Il est dommage que la Cour européenne des droits de l’Homme reste étrangère à ce mouvement, alors que les particularités de l’espèce semblaient appropriées à la consécration d’une inclinaison dans cette direction.

6. La confirmation de l’inefficacité du recours en excès de pouvoir pour assurer la protection de la dignité du détenu. La Cour européenne des droits de l’Homme a écarté également que le recours en excès de pouvoir puisse servir de recours interne utile à la contestation des conditions matérielles de détention actuelles. Elle aurait pu se contenter de mettre en avant la lenteur du recours. Le recours en protection de la dignité suppose une particulière rapidité pour pouvoir mettre fin au plus vite au traitement inhumain et dégradant [et un effet suspensif même parfois ; v. CEDH, sect. V, 2 févr. 2012, I. M. c. France, req. n° 9152/09 : JCP, 2012, n° 222, obs. L. Milano ; AJDA, 2012, p. 1726, chron. L. Burgorgue-Larsen ; JCP A, 2012, n° 2212, comm. G. Marti ; D., 2013, p. 324, chron. S. Corneloupou ou CEDH, gde ch., 21 janv. 2011, M. S. S. c. Belgique et Grèce, req. n° 30696/09 : Rec. CEDH, 2011 : JCP, 2012, doctr. n° 924, chron. F. Sudre ; AJDA, 2011, p. 138, obs. M.‑C. de Montecler ; AJDA, 2011, p. 1993, chron. L. Burgorgue-Larsen], si bien qu’il doit présenter « des garanties minimales de célérité » [Payet : préc. ; § 131], ce que la Cour a rappelé en l’espèce dans la mise à l’écart du recours de la demande en remise en liberté,  notant en l’espèce qu’à supposer que la Cour de cassation se soit montrée favorable à la prise en compte des conditions matérielles de détention, le requérant aurait pu espérer, après renvoi, obtenir la levée de la privation de liberté plus de cinq mois après l’introduction de son action [Yengo : préc. ; § 65]. De ce point de vue, la hausse récente du contrôle du juge administratif sur le placement en cellule disciplinaire saisi d’un recours en excès de pouvoir apparaît peu décisive en cas d’atteinte à la dignité du détenu [CE, 1er juin 2015, Boromée c. Min. justice, n° 0380449 : Rec. CE : v. nos obs. ici].
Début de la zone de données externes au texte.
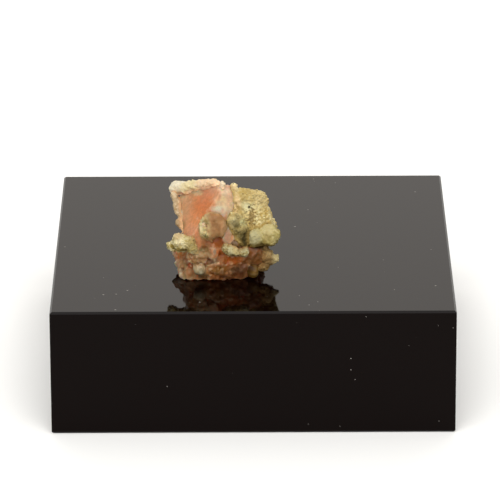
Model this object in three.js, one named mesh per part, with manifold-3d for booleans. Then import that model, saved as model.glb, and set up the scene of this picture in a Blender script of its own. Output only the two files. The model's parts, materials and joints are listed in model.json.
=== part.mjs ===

La Cour européenne des droits de l’Homme a choisi d’écarter la voie de l’excès de pouvoir en ce que « l’état de surpeuplement de la prison concernée […], la seule sur le territoire de Nouvelle-Calédonie, ne permettait pas, en tout état de cause, d’envisager que l’administration pénitentiaire puisse réagir à une demande de changement de cellule ou de transfèrement de la part du requérant » [Yengo : préc. ; § 67]. Il est vrai qu’en cette matière, qu’il s’agisse d’un transfèrement forcé ou d’une mesure sollicitée par le détenu et refusée par l’administration [CE, 13 nov. 2013, n° 338720, X. c. Min. justice], la théorie de la mesure d’ordre intérieur perdure, sauf en cas de déplacement entre établissements de nature différente, tout établissement pour peine étant considéré comme de nature identique par principe [CE, 3 juin 2009, Boussouar, n° 310100 : Rec. CE, T., p. 823 ; AJDA, 2011, p. 678, note M. Poujol – v. contra pour le cas particulier du centre de détention de Casabianda, qui fonctionne sur un régime de détention ouvert, si bien que le transfèrement du détenu de l’établissement à un autre centre de détention pratiquant un régime de détention de droit commun ouvre droit au contrôle, CE, 13 nov. 2013, n° 355742, Puci, Garde des sceaux, ministre de la justice] ou d’atteinte à une liberté fondamentale [v. pour le rejet d’un référé-suspension visant la liberté à mener une vie familiale normale, CE, 27 mai 2009, Miloudi, req. n° 322148 : Rec. CE ; Gaz. Pal., 23 juin 2009, p. 12, note M. Guyomar], le contrôle du juge étant perfectible [v. P. Poncela, op. cit.]. Toujours est‑il que l’empêchement d’un changement de cellule ou d’un transfèrement garantissant l’octroi de meilleures conditions de détention devait d’abord servir à fonder par exception un droit à la libération, pour constat de l’impossibilité de mettre un terme au traitement inhumain et dégradant sans suspension de la privation de liberté. S’il n’existe pas de droit à la libération du fait de l’indignité des conditions matérielles de détention, il ne peut être tiré non plus de l’arrêt de droit à être transféré dans une autre cellule ou un autre établissement assurant des meilleures conditions de détention [v. également infra, n° 8].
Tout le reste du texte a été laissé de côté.